My understanding is that it will off you apply those changes

[-] markus_quandt@mastodon.green 3 points 22 hours ago

@zackhow I was feeling brave, installed it an hour ago despite the .0 part. No problems at all, so far.

[-] surewhynotlem@lemmy.world 2 points 21 hours ago

Semi related and I don't want to start a whole new thread.

Why use HAOS over normal HA core in a container? I've been using a simple docker container and I'm not sure what I'm missing.

[-] lka1988@lemmy.dbzer0.com 12 points 20 hours ago* (last edited 20 hours ago)

HAOS has more support for running additional add-ons/applications next to HA itself, on the same machine. In my case, that would be a Lenovo M710q Tiny loaded with an i7-7700T and 8GB RAM. Plenty of resources to spare for things like my Zigbee coordinator, NoLongerEvil (Nest thermostat), go2rtc (webcam shenanigans), Mosquitto broker (MQTT), Node-Red, Music Assistant, Aircast (for apple stuff), and other things.

TL;DR - It's mostly personal preference. If you already have a bunch of containers running for home stuff, then by all means, run HA in Docker. But if you prefer the "all in one box" approach, go for HAOS. I don't mind the "all in one box" approach, as long as it's related to the core function of HA.

[-] LarsIsCool@lemmy.world 1 points 6 hours ago

If I don't mind managing the extra dockers like the Zigbee coordinator through Portainer, would this all still be a similar experience? Or does hoas have deeper integration that is not similar through some docker manager alone?

[-] Maestro@fedia.io 6 points 19 hours ago

You can't access the HACS app store from HA core in docker. And it's bloody annoying because all those integration devs assume HACS and have no regular installation instructions anymore. Even basic themes are almost always HACS installed.

Yes, I'm old and salty about it.

[-] surewhynotlem@lemmy.world 4 points 13 hours ago

I think I'm confused then. I'm definitely accessing HACS and it's definitely a docker container on Ubuntu (I know, I know).

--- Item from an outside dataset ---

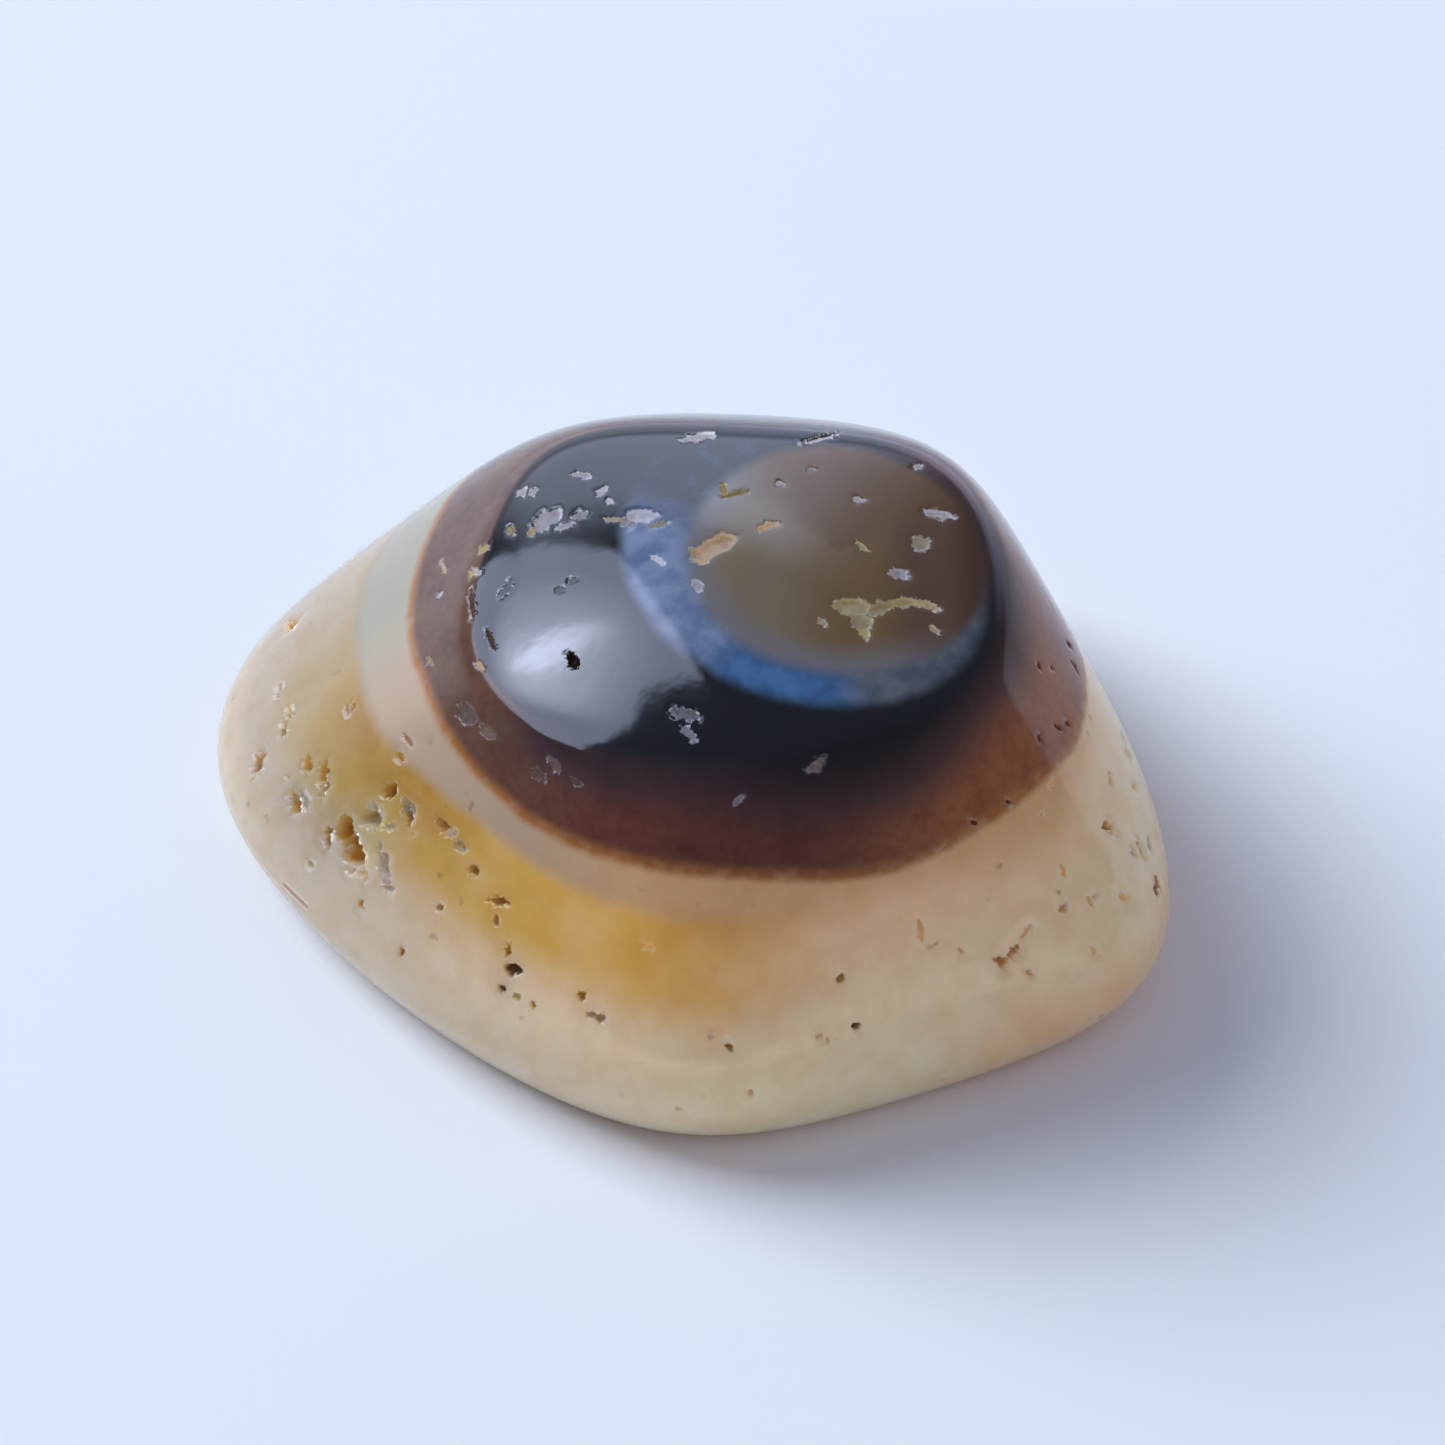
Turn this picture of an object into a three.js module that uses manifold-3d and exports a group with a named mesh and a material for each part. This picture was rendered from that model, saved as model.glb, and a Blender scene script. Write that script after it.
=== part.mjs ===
// An eye agate: one polished, waterworn piece of banded chalcedony. It is a low cushion with a gently
// domed top that a fairly crisp ridge bounds, slopes that run down to a low girdle, a short undercut
// below it, and a flat ground underside. Its eye of bands is colour only, so nothing of it is raised.
// Millimetres, +Z up. The long way of the stone lies along X, and the origin is on the underside,
// under the middle of the bounding box.
import * as THREE from 'three';
import { mergeVertices } from 'three/addons/utils/BufferGeometryUtils.js';
import Module from 'manifold-3d';

// The body's middle is this high above the underside. Every face is placed from that point.
const MIDDLE_HEIGHT = 4.8;

// The girdle, the widest line of the stone, is low. Below it the side leans in by the undercut's angle.
const GIRDLE_HEIGHT = 1.6;
const UNDERCUT = 25;

// The sides, all around: the bearing each one faces, how far out the girdle lies there, and how far
// up from level the slope above the girdle faces, in degrees. A low number is a steep slope.
const SIDES = [
  { bearing: 3, out: 11.7, faces: 35 }, // right end
  { bearing: 37, out: 10.4, faces: 20 }, // steep right back
  { bearing: 97, out: 11.2, faces: 22 }, // back
  { bearing: 137, out: 12.3, faces: 31 }, // left back
  { bearing: 190, out: 12.9, faces: 45 }, // long slope of the left tip
  { bearing: 231, out: 9.7, faces: 31 }, // left front, where most of the pits are
  { bearing: 256, out: 9.5, faces: 29 }, // front
  { bearing: 304, out: 9.3, faces: 28 }, // right front
];

// A narrow shoulder between the domed top and the steep back.
const SHOULDER = { bearing: 95, faces: 58, reach: 7.0 };

// The domed top is five soft faces: the bearing each leans towards, its tilt, and its distance from
// the middle. The left front one leans most.
const TOP_FACES = [
  { bearing: 90, tilt: 11, reach: 6.25 },
  { bearing: 180, tilt: 13, reach: 6.35 },
  { bearing: 222, tilt: 28, reach: 5.8 },
  { bearing: 270, tilt: 20, reach: 6.0 },
  { bearing: 0, tilt: 14, reach: 5.6 },
];

// How crisply faces meet: a higher number gives a tighter edge.
const CRISP_SIDES = 9;
const CRISP_GIRDLE = 18;
const CRISP_TOP = 8;
const CRISP_RIDGE = 44;
const CRISP_FOOT = 20;

// The underside is rounded in from this far below where it is ground flat.
const FOOT_SPARE = 0.12;

// Fineness of the faceted body and of the pits.
const BODY_DETAIL = 16;
const PIT_DETAIL = 1;

// A pit's cutter is centred this share of the pit's depth above the skin, and is this uneven.
const PIT_LIFT = 0.3;
const PIT_UNEVEN = 0.13;

// Each pit: the bearing and elevation at which it is seen from the middle, then its length, width and
// depth, then how far its length is turned from level, in degrees.
const HONEY_PITS = [
  { at: [-150, -7], size: [1.6, 0.75, 0.5], turn: 166 }, // the largest, amber inside
  { at: [-150, -2], size: [0.65, 0.48, 0.28], turn: 177 },
  { at: [-144, 2], size: [0.7, 0.25, 0.22], turn: 148 },
  { at: [-150, 3], size: [0.5, 0.35, 0.3], turn: 58 },
  { at: [-143, -6], size: [1.2, 0.45, 0.18], turn: 145 },
  { at: [-154, -8], size: [0.6, 0.3, 0.22], turn: 149 },
  { at: [-162, -8], size: [0.75, 0.42, 0.28], turn: 176 },
  { at: [-160, -4], size: [0.55, 0.25, 0.2], turn: 115 },
  { at: [-165, -4], size: [0.45, 0.28, 0.18], turn: 154 },
  { at: [-162, -3], size: [0.6, 0.28, 0.18], turn: 142 },
  { at: [-171, -9], size: [0.8, 0.38, 0.16], turn: 135 },
  { at: [-173, -5], size: [0.55, 0.32, 0.12], turn: 165 },
  { at: [-175, -4], size: [0.33, 0.26, 0.18], turn: 52 },
];
const FRONT_PITS = [
  { at: [-137, 5], size: [0.55, 0.26, 0.2], turn: 178 },
  { at: [-132, 4], size: [0.5, 0.28, 0.2], turn: 3 },
  { at: [-127, 2], size: [0.34, 0.26, 0.16], turn: 176 },
  { at: [-120, 0], size: [0.6, 0.24, 0.18], turn: 23 },
  { at: [-115, -6], size: [0.4, 0.22, 0.18], turn: 98 },
  { at: [-113, -8], size: [0.55, 0.34, 0.3], turn: 21 },
  { at: [-114, -11], size: [0.27, 0.22, 0.24], turn: 14 },
  { at: [-108, -11], size: [0.25, 0.2, 0.16], turn: 105 },
  { at: [-100, -7], size: [0.27, 0.24, 0.2], turn: 10 },
  { at: [-97, -9], size: [0.48, 0.28, 0.18], turn: 177 },
  { at: [-76, -10], size: [0.22, 0.2, 0.16], turn: 0 },
  { at: [-57, -4], size: [0.3, 0.26, 0.16], turn: 32 },
  { at: [-56, -11], size: [0.26, 0.24, 0.2], turn: 156 },
  { at: [-143, -12], size: [0.26, 0.22, 0.16], turn: 0 },
  { at: [-133, -14], size: [0.26, 0.2, 0.18], turn: 114 },
];
const RIGHT_PITS = [
  { at: [-32, -8], size: [0.36, 0.28, 0.2], turn: 142 },
  { at: [-30, -7], size: [0.52, 0.2, 0.14], turn: 24 },
  { at: [-6, -1], size: [0.46, 0.38, 0.22], turn: 134 },
  { at: [-5, -6], size: [0.24, 0.22, 0.2], turn: 103 },
  { at: [-3, -7], size: [0.55, 0.22, 0.14], turn: 61 },
  { at: [-5, -11], size: [0.4, 0.22, 0.14], turn: 50 },
];
// Shallow chips in the dark top: the curved, wing-shaped one, the long flake, and the smaller ones.
const TOP_CHIPS = [
  { at: [-9, 56], size: [1.3, 0.42, 0.12], turn: 50 },
  { at: [-4, 53], size: [1.05, 0.26, 0.1], turn: 154 },
  { at: [5, 46], size: [1.3, 0.22, 0.08], turn: 103 },
  { at: [94, 83], size: [1.5, 0.36, 0.1], turn: 55 },
  { at: [-54, 35], size: [0.32, 0.3, 0.2], turn: 2 },
  { at: [-135, 48], size: [0.4, 0.3, 0.2], turn: 163 },
  { at: [164, 47], size: [0.58, 0.42, 0.1], turn: 172 },
  { at: [146, 63], size: [0.46, 0.3, 0.1], turn: 137 },
  { at: [64, 70], size: [0.73, 0.22, 0.07], turn: 73 },
  { at: [39, 38], size: [0.57, 0.24, 0.08], turn: 59 },
  { at: [17, 48], size: [0.35, 0.3, 0.08], turn: 86 },
];
// The back isn't in the picture. It gets a few pits like the front's.
const BACK_PITS = [
  { at: [168, -5], size: [0.8, 0.45, 0.26], turn: 50 },
  { at: [157, -2], size: [0.6, 0.4, 0.22], turn: 160 },
  { at: [149, -10], size: [0.9, 0.5, 0.3], turn: 120 },
  { at: [118, -4], size: [0.5, 0.4, 0.2], turn: 0 },
  { at: [92, -10], size: [0.7, 0.35, 0.2], turn: 30 },
  { at: [61, -5], size: [0.55, 0.4, 0.22], turn: 80 },
];

const COLOUR = 0xb39a78;
const ROUGHNESS = 0.18;

// A unit vector at a bearing around Z from +X, raised by an elevation, both in degrees.
function heading(bearing, elevation) {
  const around = THREE.MathUtils.degToRad(bearing);
  const up = THREE.MathUtils.degToRad(elevation);
  return new THREE.Vector3(Math.cos(around) * Math.cos(up), Math.sin(around) * Math.cos(up), Math.sin(up));
}

// A face as its outward vector divided by its distance from the middle: a point p is on it when p·face is 1.
function face(bearing, elevation, reach) {
  return heading(bearing, elevation).divideScalar(reach);
}

// The same for a face given by a point that it passes through: out from the middle and this high.
function faceThrough(bearing, elevation, out, height) {
  const tilt = THREE.MathUtils.degToRad(elevation);
  return face(bearing, elevation, out * Math.cos(tilt) + height * Math.sin(tilt));
}

const girdle = GIRDLE_HEIGHT - MIDDLE_HEIGHT;
const upperFaces = SIDES.map((side) => faceThrough(side.bearing, side.faces, side.out, girdle));
upperFaces.push(face(SHOULDER.bearing, SHOULDER.faces, SHOULDER.reach));
const lowerFaces = SIDES.map((side) => faceThrough(side.bearing, -UNDERCUT, side.out, girdle));
const topFaces = TOP_FACES.map((top) => face(top.bearing, 90 - top.tilt, top.reach));

// The soft largest of some numbers: close to the plain largest when it stands out from the rest.
function softLargest(values, crispness) {
  const largest = Math.max(...values, 1e-9);
  const sum = values.reduce((total, value) => total + (Math.max(value, 0) / largest) ** crispness, 0);
  return largest * sum ** (1 / crispness);
}

// 1 on the stone's skin, less inside and more outside, for a point measured from the middle.
function skinLevel(point) {
  const level = (faces, crispness) => softLargest(faces.map((one) => one.dot(point)), crispness);
  const sides = softLargest([level(upperFaces, CRISP_SIDES), level(lowerFaces, CRISP_SIDES)], CRISP_GIRDLE);
  const body = softLargest([sides, level(topFaces, CRISP_TOP)], CRISP_RIDGE);
  return softLargest([body, -point.z / (MIDDLE_HEIGHT + FOOT_SPARE)], CRISP_FOOT);
}

function pointOnSkin(direction) {
  return direction.clone().divideScalar(skinLevel(direction));
}

// The way the skin faces, from how its level changes around a point.
function skinNormal(point) {
  const step = 0.001;
  const change = (axis) => {
    const ahead = point.clone();
    const behind = point.clone();
    ahead[axis] += step;
    behind[axis] -= step;
    return skinLevel(ahead) - skinLevel(behind);
  };
  return new THREE.Vector3(change('x'), change('y'), change('z')).normalize();
}

// A closed geometry with shared corners, as the solid library reads it.
function toSolid(library, geometry) {
  geometry.deleteAttribute('normal');
  geometry.deleteAttribute('uv');
  const joined = mergeVertices(geometry, 1e-5);
  const vertProperties = new Float32Array(joined.getAttribute('position').array);
  const triVerts = new Uint32Array(joined.getIndex().array);
  return new library.Manifold(new library.Mesh({ numProp: 3, vertProperties, triVerts }));
}

function toGeometry(solid) {
  const mesh = solid.getMesh();
  const geometry = new THREE.BufferGeometry();
  geometry.setAttribute('position', new THREE.BufferAttribute(new Float32Array(mesh.vertProperties), 3));
  geometry.setIndex(new THREE.BufferAttribute(new Uint32Array(mesh.triVerts), 1));
  geometry.computeVertexNormals();
  return geometry;
}

// The body before its underside is ground flat: a fine ball with each corner moved to the skin.
function bodyGeometry() {
  const ball = new THREE.IcosahedronGeometry(1, BODY_DETAIL);
  const places = ball.getAttribute('position');
  for (let i = 0; i < places.count; i += 1) {
    const direction = new THREE.Vector3().fromBufferAttribute(places, i).normalize();
    const point = pointOnSkin(direction);
    places.setXYZ(i, point.x, point.y, point.z);
  }
  return ball;
}

// The block below the ground underside.
function groundGeometry() {
  const block = new THREE.BoxGeometry(60, 60, 20);
  block.translate(0, 0, -MIDDLE_HEIGHT - 10);
  return block;
}

// An uneven lump that leaves one pit when it is cut away. Its long way lies along the skin.
function pitGeometry(pit, number) {
  const [bearing, elevation] = pit.at;
  const [long, wide, deep] = pit.size;
  const lump = new THREE.IcosahedronGeometry(1, PIT_DETAIL);
  const places = lump.getAttribute('position');
  for (let i = 0; i < places.count; i += 1) {
    const corner = new THREE.Vector3().fromBufferAttribute(places, i);
    const wave = Math.sin(5.1 * corner.x + 2.3 * number) + Math.sin(4.3 * corner.y + 1.7 * number + 2 * corner.z);
    corner.multiplyScalar(1 + (PIT_UNEVEN * wave) / 2);
    places.setXYZ(i, corner.x, corner.y, corner.z);
  }
  lump.scale(long / 2, wide / 2, deep * (1 + PIT_LIFT));
  lump.rotateZ(THREE.MathUtils.degToRad(pit.turn));
  const point = pointOnSkin(heading(bearing, elevation));
  const outward = skinNormal(point);
  const level = heading(bearing + 90, 0);
  level.addScaledVector(outward, -level.dot(outward)).normalize();
  const upslope = outward.clone().cross(level);
  lump.applyMatrix4(new THREE.Matrix4().makeBasis(level, upslope, outward));
  const middle = point.addScaledVector(outward, deep * PIT_LIFT);
  lump.translate(middle.x, middle.y, middle.z);
  return lump;
}

function stoneGeometry(library) {
  const pits = [...HONEY_PITS, ...FRONT_PITS, ...RIGHT_PITS, ...TOP_CHIPS, ...BACK_PITS];
  let stone = toSolid(library, bodyGeometry()).subtract(toSolid(library, groundGeometry()));
  pits.forEach((pit, number) => {
    stone = stone.subtract(toSolid(library, pitGeometry(pit, number)));
  });
  const geometry = toGeometry(stone);
  geometry.computeBoundingBox();
  const middle = geometry.boundingBox.getCenter(new THREE.Vector3());
  geometry.translate(-middle.x, -middle.y, -geometry.boundingBox.min.z);
  return geometry;
}

function agateMaterial() {
  const material = new THREE.MeshStandardMaterial({ color: COLOUR, roughness: ROUGHNESS, metalness: 0 });
  material.name = 'polished banded agate';
  return material;
}

const library = await Module();
library.setup();

const stone = new THREE.Mesh(stoneGeometry(library), agateMaterial());
stone.name = 'eye_agate';

const part = new THREE.Group();
part.add(stone);

export default part;
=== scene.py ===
import math

import bmesh
import bpy
import numpy as np
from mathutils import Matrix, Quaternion, Vector, noise


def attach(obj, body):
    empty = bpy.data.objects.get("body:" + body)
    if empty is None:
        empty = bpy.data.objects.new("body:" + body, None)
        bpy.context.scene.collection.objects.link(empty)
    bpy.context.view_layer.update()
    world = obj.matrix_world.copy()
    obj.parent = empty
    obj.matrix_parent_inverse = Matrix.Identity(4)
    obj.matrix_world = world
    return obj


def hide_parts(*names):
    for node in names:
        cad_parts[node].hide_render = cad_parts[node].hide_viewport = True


# An eye agate: one polished, waterworn piece of banded chalcedony, lying on a pale floor.
# Shapes are worked out in millimetres and written in metres. +Z is up, and X is the stone's long way.

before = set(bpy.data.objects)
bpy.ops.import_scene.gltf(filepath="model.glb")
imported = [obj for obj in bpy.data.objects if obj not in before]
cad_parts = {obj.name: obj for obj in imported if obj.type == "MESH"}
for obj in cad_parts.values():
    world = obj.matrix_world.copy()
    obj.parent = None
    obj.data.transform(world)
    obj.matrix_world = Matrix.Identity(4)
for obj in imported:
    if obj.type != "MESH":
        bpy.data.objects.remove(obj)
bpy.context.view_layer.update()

MM = 0.001

# The body's middle is this high above the underside. Every face is placed from that point.
MIDDLE_HEIGHT = 4.8
# The girdle, the widest line, is low. Below it the side leans in by the undercut's angle.
GIRDLE_HEIGHT = 1.6
UNDERCUT = 25

# The sides: the bearing each one faces, how far out the girdle lies there, and how far up from level
# the slope above it faces, in degrees.
SIDES = (
    (3, 11.7, 35),  # right end
    (37, 10.4, 20),  # steep right back
    (97, 11.2, 22),  # back
    (137, 12.3, 31),  # left back
    (190, 12.9, 45),  # long slope of the left tip
    (231, 9.7, 31),  # left front, where most of the pits are
    (256, 9.5, 29),  # front
    (304, 9.3, 28),  # right front
)
# A narrow shoulder between the domed top and the back: bearing, faces, reach.
SHOULDER = (95, 58, 7.0)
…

How do I know that in running?

[-] xcutie@linux.community 5 points 19 hours ago

HACS works perfectly for me from a HA container in podman. I know that doesn't help by itself, but maybe you have a wrong config.

[-] Maestro@fedia.io 3 points 13 hours ago
[-] xcutie@linux.community 6 points 10 hours ago* (last edited 10 hours ago)

You have to manually install it. Have a look at the HACS page. If I remember right, it is basically:

  1. download HACS and make sure, it is in the right folder inside the container
  2. restart HA
  3. add HACS as an integration
[-] Maestro@fedia.io 1 points 8 hours ago

Ohhh, thank you. That's going to make things a lot easier for me!